**Exercise:** Your task is to reproduce word for word the lines running from the line containing "before = set(bpy.data.objects)" to the line containing "in (*low, *high)])", inclusive. Nothing else belongs in the answer.

########

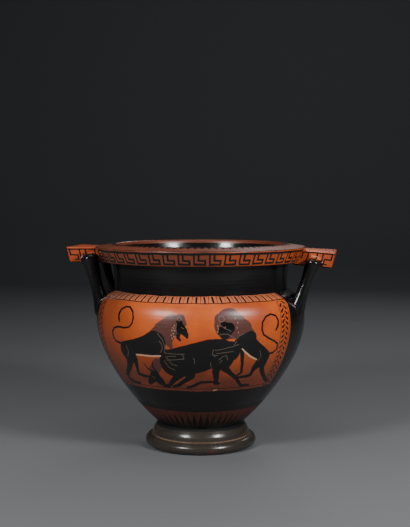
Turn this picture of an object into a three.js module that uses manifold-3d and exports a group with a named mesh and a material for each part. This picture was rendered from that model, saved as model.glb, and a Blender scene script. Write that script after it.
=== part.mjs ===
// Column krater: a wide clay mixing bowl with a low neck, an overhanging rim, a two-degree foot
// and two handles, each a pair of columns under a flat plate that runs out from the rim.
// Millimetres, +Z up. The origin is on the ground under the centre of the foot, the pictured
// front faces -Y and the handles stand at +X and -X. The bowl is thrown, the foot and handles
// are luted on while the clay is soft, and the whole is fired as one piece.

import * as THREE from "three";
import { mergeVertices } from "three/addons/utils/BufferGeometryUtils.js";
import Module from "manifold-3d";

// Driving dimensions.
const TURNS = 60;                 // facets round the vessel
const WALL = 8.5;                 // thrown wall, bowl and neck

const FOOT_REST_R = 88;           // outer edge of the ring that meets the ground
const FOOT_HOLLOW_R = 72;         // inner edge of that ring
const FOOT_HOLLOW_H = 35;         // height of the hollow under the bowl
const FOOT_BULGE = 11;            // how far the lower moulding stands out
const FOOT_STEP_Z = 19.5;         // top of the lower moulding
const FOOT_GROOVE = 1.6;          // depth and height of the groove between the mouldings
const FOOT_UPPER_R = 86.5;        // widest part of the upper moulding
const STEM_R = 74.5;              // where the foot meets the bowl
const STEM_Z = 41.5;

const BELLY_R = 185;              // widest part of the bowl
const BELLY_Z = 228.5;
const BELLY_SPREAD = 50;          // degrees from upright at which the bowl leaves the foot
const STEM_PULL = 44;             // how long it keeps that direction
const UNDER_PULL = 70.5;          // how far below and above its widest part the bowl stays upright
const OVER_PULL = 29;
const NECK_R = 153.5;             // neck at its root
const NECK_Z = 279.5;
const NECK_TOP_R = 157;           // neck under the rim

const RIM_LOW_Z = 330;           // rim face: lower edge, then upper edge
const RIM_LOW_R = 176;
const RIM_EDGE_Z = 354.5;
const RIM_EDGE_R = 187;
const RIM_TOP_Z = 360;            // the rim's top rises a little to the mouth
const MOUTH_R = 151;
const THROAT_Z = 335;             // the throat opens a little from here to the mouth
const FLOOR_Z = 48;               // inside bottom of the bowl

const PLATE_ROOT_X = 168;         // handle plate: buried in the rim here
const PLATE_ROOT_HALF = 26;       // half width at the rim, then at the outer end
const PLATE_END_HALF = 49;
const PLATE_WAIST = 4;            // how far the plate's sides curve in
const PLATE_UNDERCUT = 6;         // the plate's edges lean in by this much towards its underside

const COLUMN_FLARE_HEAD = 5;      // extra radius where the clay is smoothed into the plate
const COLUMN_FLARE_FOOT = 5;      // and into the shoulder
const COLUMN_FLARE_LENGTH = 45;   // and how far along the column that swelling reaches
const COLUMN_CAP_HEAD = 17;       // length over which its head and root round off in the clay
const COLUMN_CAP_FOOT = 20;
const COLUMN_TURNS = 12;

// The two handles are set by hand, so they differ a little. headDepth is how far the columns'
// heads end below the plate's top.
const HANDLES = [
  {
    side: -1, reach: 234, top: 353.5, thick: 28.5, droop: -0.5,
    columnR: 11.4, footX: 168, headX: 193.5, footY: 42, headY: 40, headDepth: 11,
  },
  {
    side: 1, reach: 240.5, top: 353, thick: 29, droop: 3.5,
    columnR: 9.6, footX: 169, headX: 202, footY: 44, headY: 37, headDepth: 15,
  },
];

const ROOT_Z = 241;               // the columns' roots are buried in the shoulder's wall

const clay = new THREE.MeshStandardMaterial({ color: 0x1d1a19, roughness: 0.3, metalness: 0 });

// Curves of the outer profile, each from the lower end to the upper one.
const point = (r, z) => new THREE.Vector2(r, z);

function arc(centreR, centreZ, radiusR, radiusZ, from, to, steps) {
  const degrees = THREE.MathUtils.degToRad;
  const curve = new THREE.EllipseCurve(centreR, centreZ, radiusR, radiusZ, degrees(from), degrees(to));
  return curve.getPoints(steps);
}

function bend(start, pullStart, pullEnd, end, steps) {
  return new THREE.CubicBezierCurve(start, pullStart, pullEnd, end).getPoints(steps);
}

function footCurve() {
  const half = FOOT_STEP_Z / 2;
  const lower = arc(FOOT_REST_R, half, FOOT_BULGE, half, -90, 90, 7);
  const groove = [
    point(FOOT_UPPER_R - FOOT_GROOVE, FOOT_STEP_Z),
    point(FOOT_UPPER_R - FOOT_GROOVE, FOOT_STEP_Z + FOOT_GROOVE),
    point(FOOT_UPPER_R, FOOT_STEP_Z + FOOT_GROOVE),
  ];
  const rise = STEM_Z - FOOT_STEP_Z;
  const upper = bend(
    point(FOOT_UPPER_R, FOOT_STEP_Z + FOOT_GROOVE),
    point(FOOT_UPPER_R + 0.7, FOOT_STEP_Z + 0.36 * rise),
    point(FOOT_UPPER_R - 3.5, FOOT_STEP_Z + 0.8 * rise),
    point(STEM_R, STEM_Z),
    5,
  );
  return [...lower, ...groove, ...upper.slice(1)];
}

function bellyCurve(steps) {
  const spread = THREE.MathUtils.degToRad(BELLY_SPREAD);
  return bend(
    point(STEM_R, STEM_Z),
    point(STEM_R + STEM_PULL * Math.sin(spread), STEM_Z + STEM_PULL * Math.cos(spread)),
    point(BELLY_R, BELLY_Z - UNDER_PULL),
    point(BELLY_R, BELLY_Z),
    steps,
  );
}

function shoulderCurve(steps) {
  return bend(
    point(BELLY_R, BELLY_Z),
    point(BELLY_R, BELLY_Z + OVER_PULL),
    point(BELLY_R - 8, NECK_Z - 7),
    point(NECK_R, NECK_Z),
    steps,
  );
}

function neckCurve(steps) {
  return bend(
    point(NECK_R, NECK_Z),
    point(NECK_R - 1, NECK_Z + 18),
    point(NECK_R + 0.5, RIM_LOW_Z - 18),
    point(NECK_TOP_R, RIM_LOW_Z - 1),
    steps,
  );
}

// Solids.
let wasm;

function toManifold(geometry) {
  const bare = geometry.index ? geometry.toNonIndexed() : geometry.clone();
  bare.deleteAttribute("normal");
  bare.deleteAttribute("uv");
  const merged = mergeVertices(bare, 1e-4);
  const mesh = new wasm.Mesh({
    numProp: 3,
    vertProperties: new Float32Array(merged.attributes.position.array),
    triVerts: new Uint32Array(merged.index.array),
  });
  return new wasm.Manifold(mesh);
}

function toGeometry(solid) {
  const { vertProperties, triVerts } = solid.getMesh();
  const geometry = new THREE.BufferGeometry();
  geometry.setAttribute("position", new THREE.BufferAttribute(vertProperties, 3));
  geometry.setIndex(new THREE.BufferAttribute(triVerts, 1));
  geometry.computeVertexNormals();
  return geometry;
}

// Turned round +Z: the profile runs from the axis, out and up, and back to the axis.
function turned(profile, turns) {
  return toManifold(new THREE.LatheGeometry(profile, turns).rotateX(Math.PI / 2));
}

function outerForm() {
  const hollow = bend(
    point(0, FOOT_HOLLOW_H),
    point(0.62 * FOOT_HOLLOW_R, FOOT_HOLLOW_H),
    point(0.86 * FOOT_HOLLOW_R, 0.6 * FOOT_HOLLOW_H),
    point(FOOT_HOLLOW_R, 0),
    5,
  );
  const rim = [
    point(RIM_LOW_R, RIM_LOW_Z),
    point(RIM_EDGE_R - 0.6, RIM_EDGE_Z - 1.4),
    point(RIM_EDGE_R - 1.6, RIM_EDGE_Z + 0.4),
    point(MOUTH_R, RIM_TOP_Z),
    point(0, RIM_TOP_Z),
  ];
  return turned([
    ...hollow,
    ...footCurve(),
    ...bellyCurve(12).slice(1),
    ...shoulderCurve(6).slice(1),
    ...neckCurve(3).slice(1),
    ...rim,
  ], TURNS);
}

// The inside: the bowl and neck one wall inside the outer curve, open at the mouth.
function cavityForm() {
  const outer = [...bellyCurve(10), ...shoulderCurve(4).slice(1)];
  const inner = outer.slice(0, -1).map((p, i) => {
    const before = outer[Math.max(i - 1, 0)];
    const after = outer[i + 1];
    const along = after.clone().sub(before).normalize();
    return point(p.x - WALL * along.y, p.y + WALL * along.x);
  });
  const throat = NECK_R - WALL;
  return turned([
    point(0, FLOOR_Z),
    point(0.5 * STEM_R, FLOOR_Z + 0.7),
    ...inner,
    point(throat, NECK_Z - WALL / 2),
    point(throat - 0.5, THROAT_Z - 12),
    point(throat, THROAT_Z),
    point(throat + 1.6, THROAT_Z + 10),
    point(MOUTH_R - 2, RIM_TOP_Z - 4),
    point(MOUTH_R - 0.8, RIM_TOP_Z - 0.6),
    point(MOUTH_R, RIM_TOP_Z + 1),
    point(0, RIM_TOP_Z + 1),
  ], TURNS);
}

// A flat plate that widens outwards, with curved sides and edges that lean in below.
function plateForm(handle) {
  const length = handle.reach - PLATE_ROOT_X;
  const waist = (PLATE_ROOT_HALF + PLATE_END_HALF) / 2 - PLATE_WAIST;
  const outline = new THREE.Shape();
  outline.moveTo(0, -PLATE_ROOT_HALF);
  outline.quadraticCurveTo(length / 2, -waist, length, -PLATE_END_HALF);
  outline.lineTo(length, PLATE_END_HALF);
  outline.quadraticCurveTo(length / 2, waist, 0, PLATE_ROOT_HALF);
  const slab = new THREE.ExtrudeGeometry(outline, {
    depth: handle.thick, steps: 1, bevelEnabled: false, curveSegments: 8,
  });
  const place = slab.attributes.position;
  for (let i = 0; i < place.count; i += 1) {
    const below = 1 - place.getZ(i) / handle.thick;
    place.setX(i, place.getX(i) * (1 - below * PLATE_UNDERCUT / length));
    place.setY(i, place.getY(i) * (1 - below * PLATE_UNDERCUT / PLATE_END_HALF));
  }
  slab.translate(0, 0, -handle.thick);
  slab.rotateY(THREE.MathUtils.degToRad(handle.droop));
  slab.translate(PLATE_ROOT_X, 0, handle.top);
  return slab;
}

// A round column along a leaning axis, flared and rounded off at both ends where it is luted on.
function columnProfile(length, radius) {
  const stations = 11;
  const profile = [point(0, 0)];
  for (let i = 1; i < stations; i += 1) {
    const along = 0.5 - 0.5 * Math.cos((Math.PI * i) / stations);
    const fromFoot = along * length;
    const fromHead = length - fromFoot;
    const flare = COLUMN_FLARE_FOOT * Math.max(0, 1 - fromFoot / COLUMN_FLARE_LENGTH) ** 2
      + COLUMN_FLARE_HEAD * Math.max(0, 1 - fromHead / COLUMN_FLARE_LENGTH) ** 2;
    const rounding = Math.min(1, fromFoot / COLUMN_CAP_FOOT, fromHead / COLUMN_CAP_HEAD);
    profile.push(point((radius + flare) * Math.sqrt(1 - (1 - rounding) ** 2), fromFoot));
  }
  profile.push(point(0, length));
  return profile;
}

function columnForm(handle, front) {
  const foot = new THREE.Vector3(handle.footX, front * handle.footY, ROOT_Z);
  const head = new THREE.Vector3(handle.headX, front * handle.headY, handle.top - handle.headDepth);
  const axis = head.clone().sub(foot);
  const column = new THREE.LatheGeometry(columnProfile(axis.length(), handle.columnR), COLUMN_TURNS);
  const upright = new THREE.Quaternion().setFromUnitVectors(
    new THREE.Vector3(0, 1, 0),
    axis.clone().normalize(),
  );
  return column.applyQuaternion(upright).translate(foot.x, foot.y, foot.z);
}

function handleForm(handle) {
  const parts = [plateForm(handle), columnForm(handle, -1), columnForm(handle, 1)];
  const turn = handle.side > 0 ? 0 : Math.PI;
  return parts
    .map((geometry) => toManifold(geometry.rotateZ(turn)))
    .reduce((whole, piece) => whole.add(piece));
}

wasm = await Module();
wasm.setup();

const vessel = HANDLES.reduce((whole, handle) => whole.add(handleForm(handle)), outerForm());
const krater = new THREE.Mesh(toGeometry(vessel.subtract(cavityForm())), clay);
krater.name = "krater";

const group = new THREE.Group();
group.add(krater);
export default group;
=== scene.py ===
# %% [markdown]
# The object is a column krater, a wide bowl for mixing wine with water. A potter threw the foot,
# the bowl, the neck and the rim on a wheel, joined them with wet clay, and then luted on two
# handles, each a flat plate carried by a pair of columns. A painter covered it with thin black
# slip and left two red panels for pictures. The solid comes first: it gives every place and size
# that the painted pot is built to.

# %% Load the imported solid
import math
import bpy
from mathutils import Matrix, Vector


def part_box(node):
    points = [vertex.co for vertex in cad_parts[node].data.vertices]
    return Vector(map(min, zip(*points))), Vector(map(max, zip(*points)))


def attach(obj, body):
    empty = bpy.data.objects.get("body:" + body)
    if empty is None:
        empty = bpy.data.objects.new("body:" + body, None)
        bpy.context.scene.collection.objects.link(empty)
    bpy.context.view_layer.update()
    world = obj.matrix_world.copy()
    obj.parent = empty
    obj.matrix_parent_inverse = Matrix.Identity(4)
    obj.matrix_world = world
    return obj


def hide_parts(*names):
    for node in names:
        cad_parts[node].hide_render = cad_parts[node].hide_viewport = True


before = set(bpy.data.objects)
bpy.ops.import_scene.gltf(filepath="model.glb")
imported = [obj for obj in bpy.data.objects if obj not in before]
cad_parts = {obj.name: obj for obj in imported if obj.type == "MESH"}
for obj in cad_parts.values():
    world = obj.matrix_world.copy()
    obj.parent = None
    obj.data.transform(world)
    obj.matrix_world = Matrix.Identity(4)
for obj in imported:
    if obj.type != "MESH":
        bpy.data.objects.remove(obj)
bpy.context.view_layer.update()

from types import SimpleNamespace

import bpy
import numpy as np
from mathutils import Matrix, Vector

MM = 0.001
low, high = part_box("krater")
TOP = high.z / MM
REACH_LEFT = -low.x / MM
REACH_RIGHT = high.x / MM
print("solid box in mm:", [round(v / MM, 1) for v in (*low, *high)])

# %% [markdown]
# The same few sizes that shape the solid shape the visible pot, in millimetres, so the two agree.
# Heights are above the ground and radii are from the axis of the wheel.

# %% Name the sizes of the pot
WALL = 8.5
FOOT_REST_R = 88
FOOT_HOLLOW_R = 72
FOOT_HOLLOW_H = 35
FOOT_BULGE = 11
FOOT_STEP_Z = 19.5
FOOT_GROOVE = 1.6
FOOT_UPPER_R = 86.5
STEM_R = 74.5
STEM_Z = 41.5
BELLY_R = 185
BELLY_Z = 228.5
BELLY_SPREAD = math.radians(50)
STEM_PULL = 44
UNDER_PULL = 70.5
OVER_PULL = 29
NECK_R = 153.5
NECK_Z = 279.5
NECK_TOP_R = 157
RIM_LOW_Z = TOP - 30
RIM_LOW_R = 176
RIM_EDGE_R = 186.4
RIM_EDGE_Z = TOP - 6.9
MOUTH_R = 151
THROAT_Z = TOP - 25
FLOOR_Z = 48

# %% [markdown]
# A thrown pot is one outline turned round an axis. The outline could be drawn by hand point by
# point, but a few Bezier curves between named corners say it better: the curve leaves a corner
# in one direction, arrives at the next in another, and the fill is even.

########

**Reply to the exercise:**
before = set(bpy.data.objects)
bpy.ops.import_scene.gltf(filepath="model.glb")
imported = [obj for obj in bpy.data.objects if obj not in before]
cad_parts = {obj.name: obj for obj in imported if obj.type == "MESH"}
for obj in cad_parts.values():
    world = obj.matrix_world.copy()
    obj.parent = None
    obj.data.transform(world)
    obj.matrix_world = Matrix.Identity(4)
for obj in imported:
    if obj.type != "MESH":
        bpy.data.objects.remove(obj)
bpy.context.view_layer.update()

from types import SimpleNamespace

import bpy
import numpy as np
from mathutils import Matrix, Vector

MM = 0.001
low, high = part_box("krater")
TOP = high.z / MM
REACH_LEFT = -low.x / MM
REACH_RIGHT = high.x / MM
print("solid box in mm:", [round(v / MM, 1) for v in (*low, *high)])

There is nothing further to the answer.